Department of Teaching, Learning and Teacher Education

 

Date of this Version

December 2001

Comments

Published online as a supplement to the December 2001 issue (32:4) of Anthropology & Education Quarterly. Online at http://www.aaanet.org/cae/aeq/br/suarez_orozco2.htm Copyright © 2001 American Anthropological Association. Used by permission.

Abstract

Children of Immigration is a highly readable and welcome addition to the study of contemporary immigration, particularly the experience of immigrant children in the United States. It thoroughly covers a range of immigrant-related issues from the salience of legal status, to the way immigration changes gender roles and parent/child relationships, to the bevy of psychological adjustments required by transnational relocation.

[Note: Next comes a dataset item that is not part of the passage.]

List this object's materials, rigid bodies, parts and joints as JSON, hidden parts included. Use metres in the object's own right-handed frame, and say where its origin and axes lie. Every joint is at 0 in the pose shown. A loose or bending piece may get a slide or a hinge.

The ongoing research of the Harvard Longitudinal Immigrant Student Adaptation Project, which the wife/husband co-authors codirect, provides one foundation for the book’s content, but a multidisciplinary and extensive list of research, plus popular media and more literary sources (such as memoirs of immigrants), are essential and well-integrated complements. Indeed, the use of many accessible and illustrative anecdotes, and the inclusion of specific policy recommendations make this volume particularly well suited as a key issue overview for an education policymaker audience. Curiously, however, unlike practitioners and researchers, policy-makers are not overtly identified as a target audience (p. 12).